> **ENTRIES SUPPLIED**
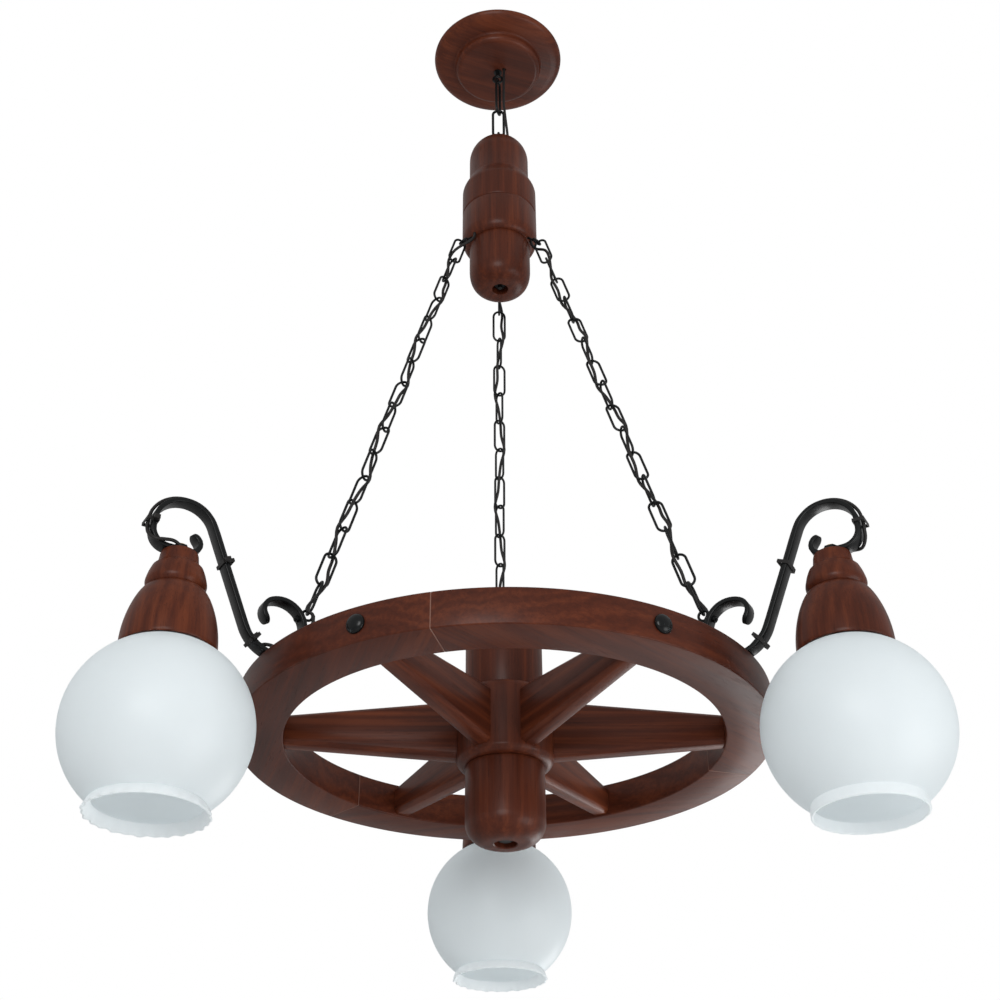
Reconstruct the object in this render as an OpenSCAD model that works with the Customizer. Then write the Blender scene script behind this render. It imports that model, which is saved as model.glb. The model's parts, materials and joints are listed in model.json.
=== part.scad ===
// Wagon wheel chandelier with three lamps, hung from a turned ceiling rose by links and three chains.
// Origin: centre of the ceiling face of the rose, +Z up. All sizes in millimetres.

/* [Ceiling rose] */
// Widest diameter of the turned rose
rose_d = 161; // [150:1:180]
// Height from the ceiling to the flat underside
rose_h = 23; // [22:1:30]
// Diameter of the flat disc on the underside
rose_flat_d = 107; // [100:1:112]
// Thickness of the wooden floor of the rose
rose_floor = 8; // [7:0.5:8]
// Thickness of the wooden side of the rose
rose_wall = 13; // [10:1:14]
// Distance between the two ceiling screw holes of the bracket
bracket_pitch = 104; // [90:1:112]
// Diameter of the ceiling screw holes
bracket_hole_d = 5; // [4:0.5:6]

/* [Eyes and top links] */
// Wire diameter of the two top links and their eyes
wire_d = 3.2; // [2.8:0.1:3.4]
// Outer diameter of the eye under the rose and on the hub
top_eye_d = 14.4; // [14:0.2:18]
// Length of the shank seen between the rose and its eye
top_eye_drop = 6; // [4:1:12]
// Outer length of the upper link
upper_link_l = 62.5; // [50:0.5:70]
// Outer length of the lower link
lower_link_l = 48; // [40:0.5:60]
// Outer width of each of the two top links
top_link_w = 16.5; // [15:0.5:20]

/* [Gathering hub] */
// Diameter of the middle of the gathering hub
gather_d = 86.6; // [82:0.2:96]
// Diameter of its domed cap
cap_d = 70.2; // [62:0.2:72]
// Diameter of its lower drum
drum_d = 69.6; // [62:0.2:72]
// Height of the upper turned piece
crown_h = 126; // [122:1:150]
// Height of the lower turned piece
cup_h = 110; // [104:1:120]
// Diameter of the rod through the hub
rod_d = 5; // [4:0.5:6]

/* [Chains] */
// Number of links in each chain, an even number
chain_links = 16; // [12:2:20]
// Outer length of a chain link
link_l = 39.5; // [36:0.1:44]
// Outer width of a chain link
link_w = 16; // [15:0.5:19]
// Wire diameter of the chain links and of the six eyes they hang in
link_wire_d = 2.6; // [2.2:0.1:2.8]
// Twist of each chain between its ends, in degrees
chain_twist = 40; // [0:5:60]
// Outer diameter of the six eyes that the chains hang in
chain_eye_d = 12.4; // [12:0.2:14]
// Diameter of the electric cables
cable_d = 3.2; // [2.8:0.1:3.4]

/* [Wheel] */
// Outer diameter of the wheel rim
wheel_d = 500; // [470:1:540]
// Radial width of the rim
rim_w = 44.6; // [40:0.2:50]
// Height of the rim
rim_h = 33.4; // [30:0.2:38]
// Diameter of the mortised middle of the wheel hub
nave_d = 91.4; // [84:0.2:96]
// Height of the mortised middle
nave_h = 72; // [66:1:80]
// Diameter of the turned ends of the wheel hub
boss_d = 74; // [66:1:78]
// Length of each turned end
boss_h = 73; // [60:1:90]
// Thickness of a spoke, measured along the rim
spoke_t = 20; // [16:1:24]
// Height of a spoke at the wheel hub
spoke_h_hub = 57; // [50:1:60]
// Height of a spoke at the rim
spoke_h_rim = 29; // [24:1:30]
// Width of the chamfer along the spoke's edges
spoke_chamfer = 4; // [2:0.5:5]
// Diameter of the domed bolt heads on the rim
rim_bolt_d = 17.5; // [14:0.5:20]

/* [Scroll arms] */
// Width of the flat bar
arm_w = 14; // [12:0.5:16]
// Thickness of the flat bar
arm_t = 4.5; // [3.5:0.1:5.5]
// How far the lamp's axis lies outside the rim
lamp_reach = 81; // [78:0.5:84]
// Slope of the rising part of the arm, in degrees
arm_slope = 67; // [64:0.5:70]
// Radius of the arch over the lamp
arch_r = 28; // [26:0.5:30]
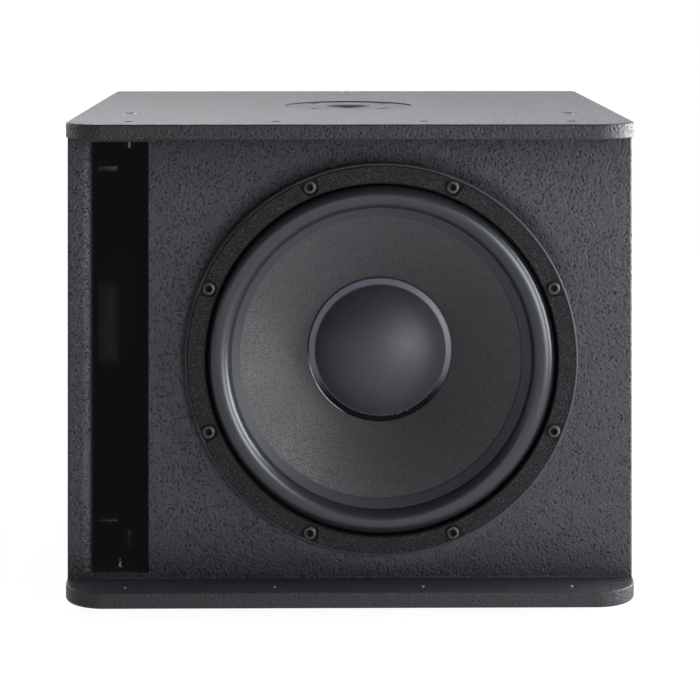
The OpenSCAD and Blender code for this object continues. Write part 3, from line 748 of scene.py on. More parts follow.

> **PROBLEM TO SOLVE**
Quote each line above in full, word for word.

> **SOLVED EXERCISE**
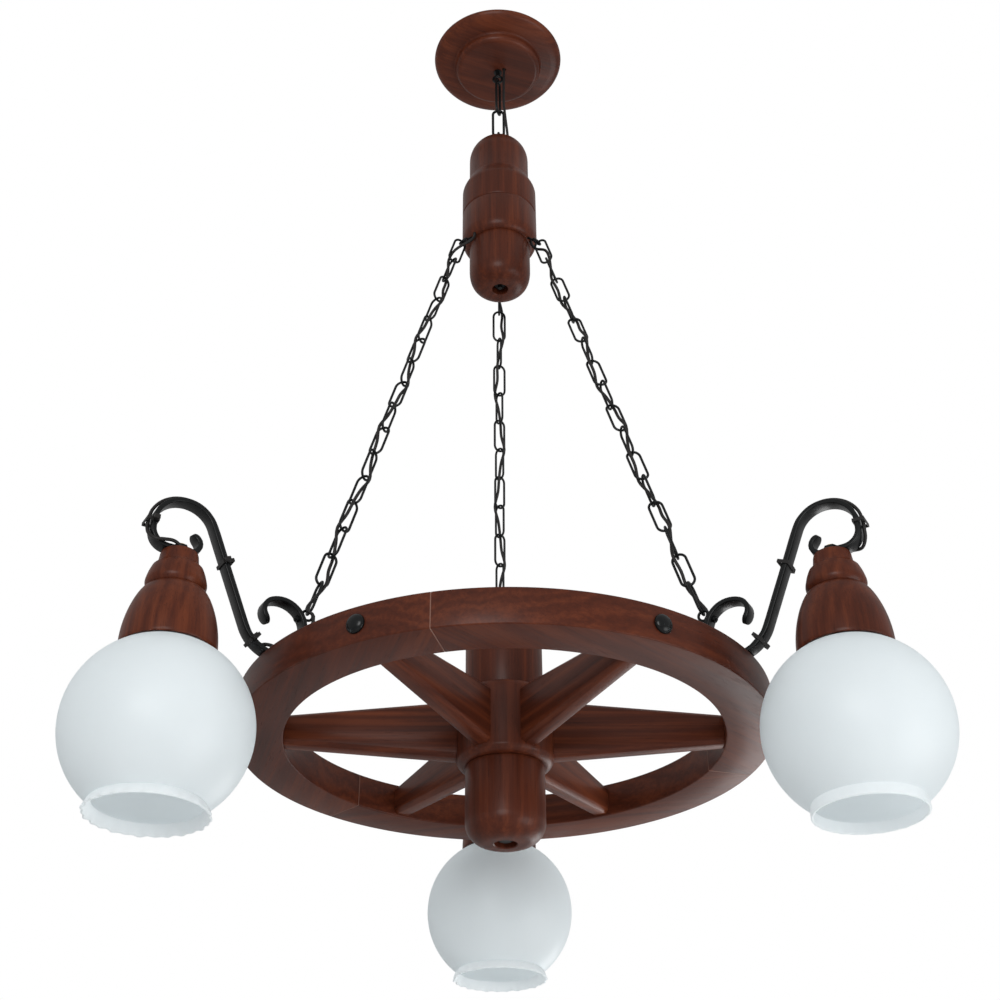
Reconstruct the object in this render as an OpenSCAD model that works with the Customizer. Then write the Blender scene script behind this render. It imports that model, which is saved as model.glb. The model's parts, materials and joints are listed in model.json.
=== part.scad ===
// Wagon wheel chandelier with three lamps, hung from a turned ceiling rose by links and three chains.
// Origin: centre of the ceiling face of the rose, +Z up. All sizes in millimetres.

/* [Ceiling rose] */
// Widest diameter of the turned rose
rose_d = 161; // [150:1:180]
// Height from the ceiling to the flat underside
rose_h = 23; // [22:1:30]
// Diameter of the flat disc on the underside
rose_flat_d = 107; // [100:1:112]
// Thickness of the wooden floor of the rose
rose_floor = 8; // [7:0.5:8]
// Thickness of the wooden side of the rose
rose_wall = 13; // [10:1:14]
// Distance between the two ceiling screw holes of the bracket
bracket_pitch = 104; // [90:1:112]
// Diameter of the ceiling screw holes
bracket_hole_d = 5; // [4:0.5:6]

/* [Eyes and top links] */
// Wire diameter of the two top links and their eyes
wire_d = 3.2; // [2.8:0.1:3.4]
// Outer diameter of the eye under the rose and on the hub
top_eye_d = 14.4; // [14:0.2:18]
// Length of the shank seen between the rose and its eye
top_eye_drop = 6; // [4:1:12]
// Outer length of the upper link
upper_link_l = 62.5; // [50:0.5:70]
// Outer length of the lower link
lower_link_l = 48; // [40:0.5:60]
// Outer width of each of the two top links
top_link_w = 16.5; // [15:0.5:20]

/* [Gathering hub] */
// Diameter of the middle of the gathering hub
gather_d = 86.6; // [82:0.2:96]
// Diameter of its domed cap
cap_d = 70.2; // [62:0.2:72]
// Diameter of its lower drum
drum_d = 69.6; // [62:0.2:72]
// Height of the upper turned piece
crown_h = 126; // [122:1:150]
// Height of the lower turned piece
cup_h = 110; // [104:1:120]
// Diameter of the rod through the hub
rod_d = 5; // [4:0.5:6]

/* [Chains] */
// Number of links in each chain, an even number
chain_links = 16; // [12:2:20]
// Outer length of a chain link
link_l = 39.5; // [36:0.1:44]
// Outer width of a chain link
link_w = 16; // [15:0.5:19]
// Wire diameter of the chain links and of the six eyes they hang in
link_wire_d = 2.6; // [2.2:0.1:2.8]
// Twist of each chain between its ends, in degrees
chain_twist = 40; // [0:5:60]
// Outer diameter of the six eyes that the chains hang in
chain_eye_d = 12.4; // [12:0.2:14]
// Diameter of the electric cables
cable_d = 3.2; // [2.8:0.1:3.4]

/* [Wheel] */
// Outer diameter of the wheel rim
wheel_d = 500; // [470:1:540]
// Radial width of the rim
rim_w = 44.6; // [40:0.2:50]
// Height of the rim
rim_h = 33.4; // [30:0.2:38]
// Diameter of the mortised middle of the wheel hub
nave_d = 91.4; // [84:0.2:96]
// Height of the mortised middle
nave_h = 72; // [66:1:80]
// Diameter of the turned ends of the wheel hub
boss_d = 74; // [66:1:78]
// Length of each turned end
boss_h = 73; // [60:1:90]
// Thickness of a spoke, measured along the rim
spoke_t = 20; // [16:1:24]
// Height of a spoke at the wheel hub
spoke_h_hub = 57; // [50:1:60]
// Height of a spoke at the rim
spoke_h_rim = 29; // [24:1:30]
// Width of the chamfer along the spoke's edges
spoke_chamfer = 4; // [2:0.5:5]
// Diameter of the domed bolt heads on the rim
rim_bolt_d = 17.5; // [14:0.5:20]

/* [Scroll arms] */
// Width of the flat bar
arm_w = 14; // [12:0.5:16]
// Thickness of the flat bar
arm_t = 4.5; // [3.5:0.1:5.5]
// How far the lamp's axis lies outside the rim
lamp_reach = 81; // [78:0.5:84]
// Slope of the rising part of the arm, in degrees
arm_slope = 67; // [64:0.5:70]
// Radius of the arch over the lamp
arch_r = 28; // [26:0.5:30]
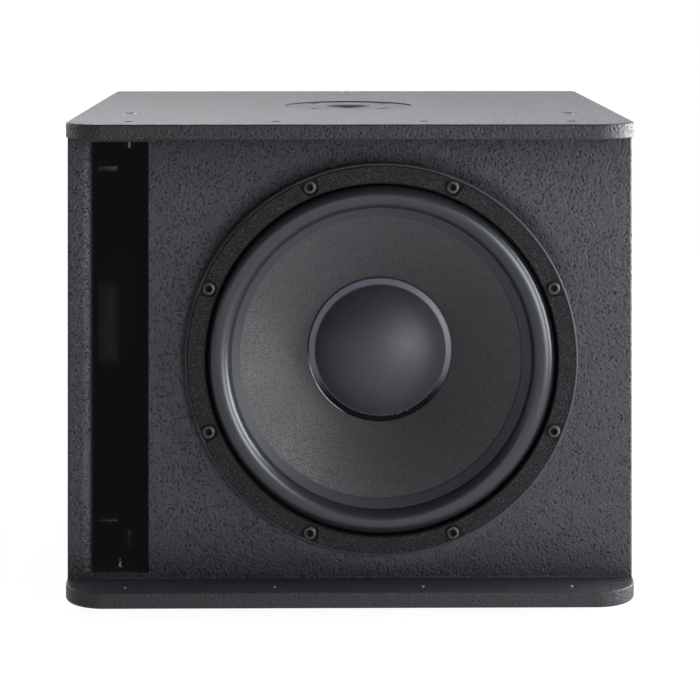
The OpenSCAD and Blender code for this object continues. Write part 3, from line 748 of scene.py on. More parts follow.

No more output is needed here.